Tom Bilyeu interviews an economics expert who argues that the housing crisis is the root cause of multiple cascading social problems affecting younger generations, from mental health decline to reduced marriage and birth rates. The discussion explores how restrictive zoning laws and regulatory capture have artificially constrained housing supply, creating a K-shaped economy where asset owners prosper while renters fall behind, and examines whether the U.S. can avoid economic collapse given its debt-to-GDP ratio approaching dangerous historical thresholds.

Key takeaways
  • Housing affordability directly drives downstream social problems including depression, substance abuse, delayed marriage, and lower birth rates, making it the single most important policy problem to solve.

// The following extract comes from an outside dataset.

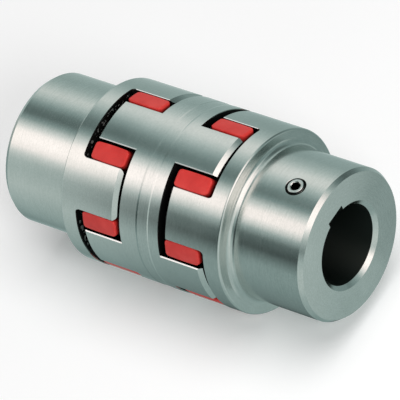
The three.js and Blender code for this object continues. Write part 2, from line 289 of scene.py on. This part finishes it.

  • America faces a supply shortage of 3-5 million homes despite having sufficient resources, lumber, and capital—the crisis stems from political and regulatory choices, not resource scarcity.
  • NIMBY (Not In My Backyard) resistance from existing homeowners protects false wealth illusions; rising home values don't actually make people wealthier if they must buy equivalently expensive homes to relocate.
  • Regulatory capture in housing markets creates moats for wealthy, well-connected developers while blocking young entrepreneurs and innovative builders, perpetuating the affordability crisis.
  • Historical precedent from post-WWII Levittown development shows rapid housing construction is possible when regulations allow entrepreneurial solutions, a model nearly impossible to replicate today.
  • The U.S. debt-to-GDP ratio at 123% and climbing mirrors pre-collapse thresholds seen in failed empires, though "muddling through" with high inflation (like the 1970s) may be more likely than catastrophic default.